Now that CIOs have come to accept the term "big data," another term is gaining traction: small data. The two might appear to occupy opposite ends of the same spectrum, but that's not entirely accurate. Small data tends to refer to data volume; big data has volume, of course, but can also refer to data variety, data velocity, specific technologies or use cases.
For Kirk Borne, professor of astrophysics and computational science at George Mason University in Fairfax County, Virginia, the distinction is an important one. Borne's courses on big data focus on both the attributes of big data and on advanced analytics techniques, which are almost always applied to small sets. It's the latter that enables students to experiment and hone their skills in data analysis. Big data can quickly overwhelm.
Small data is making a name for itself in the corporate world for similar reasons as CIOs wrestle with the "How much is too much data" question. SearchCIO sat down with Borne, a former NASA employee who worked with the Hubble Space Telescope group for 10 years, to discuss what small data is and how it fits into the big data landscape.
You'll be moderating a couple of sessions at next week's Useful Business Analytics Summit in Boston. I noticed from the agenda one of your sessions will touch on small versus big data. Let's start with definitions: What is big data and what is small data?
Kirk Borne: Oh boy. Defining small data is easier because it's basically things you can do on a laptop. Big data -- that's more complicated. I have a definition I'm promoting now: Big data is everything quantified and tracked. By that, I mean we're now measuring and quantifying just about everything -- with social media, smart highways, smart cities, mobile health, electronic health records, surveillance cameras everywhere, which prompts the big data privacy question. Everything that's measurable, we're measuring. And not only are we measuring it once, but we're tracking how it changes with time.

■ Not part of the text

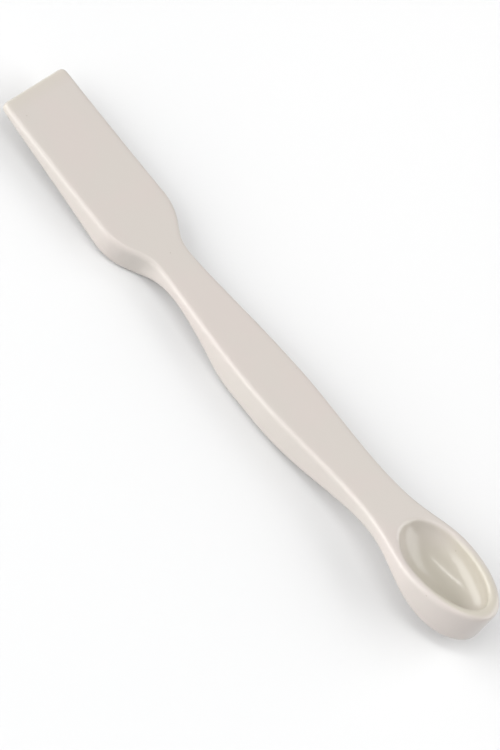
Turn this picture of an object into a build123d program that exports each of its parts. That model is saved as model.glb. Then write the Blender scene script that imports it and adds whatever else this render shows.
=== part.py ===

Why is big data so hard to define?
Borne: You've seen the cartoon with the blind men feeling out the elephant. Everyone has a different description of what it is because one person feels the leg, one feels the trunk, one feels the tail. There is one thing called 'the elephant,' but everyone has a different perspective of it and a different definition. That's what we're fighting against. People want to claim big data is one concept, and that isn't going to work.
Allen Bonde, a former consultant who is now working at Actuate, has been known to say small data is for people and big data is for machines. Is that a fair differentiation?
Borne: Yes. That puts it in a nutshell. Small data is what you use when you're learning. By learning, I mean two things: One, learning in the education sense. So, when I teach courses, I'm always using small data and I'm absolutely never using big data in the sense of big volume because students would spend all semester just learning how to move the data around and never learn any algorithms or any science. Two, when you're in a business, you're trying to learn what are the right features to track customers, or to make recommendations to customers, or to find out what customer preferences are. Or, say in a cybersecurity analytics problem, what you need to measure to detect a break in or a hack attack. So you do these experiments to find out what you need to measure -- that's the small data.
Once you learn the model … then you deploy it, and the machine operates on the full flood of data. The machine is, essentially, working on the big data flood, which uses models or techniques you trained on with the small data. So, yes, small data is for people; big data is for machines.
How do visualizations fit into this small data versus big data discussion?
Borne: Let me give you an example. When you first go to Google Maps or whatever map service you use, you start off by seeing a map of the world. You're not actually getting any data; you're seeing a picture of the globe. As you drill down to a particular location, it gives you that information only for the spot you're drilling into. So as you drill in, you get higher and higher resolution access to the data. When you drill down to the highest resolution possible, all you're seeing is your own backyard. That's just a subset of big data. Yes, it's 'small data,' but what you've really done is you've built a hierarchical data structure that allows you to layer by layer drill down and zoom in one step at a time. You can pan left or right and start seeing other houses or neighborhoods at the same resolution. That's where visualizations are really powerful. When you're keying in on features of this hierarchical data structure, you're looking at the highest tip of the iceberg, so to speak. But if you want to move over to one side, you can start seeing other features in the data set at the same resolution. You still [have access to] the full data set.
With small data, you just download a piece of the map -- say a high-resolution [map] of my city -- and do data analysis on that.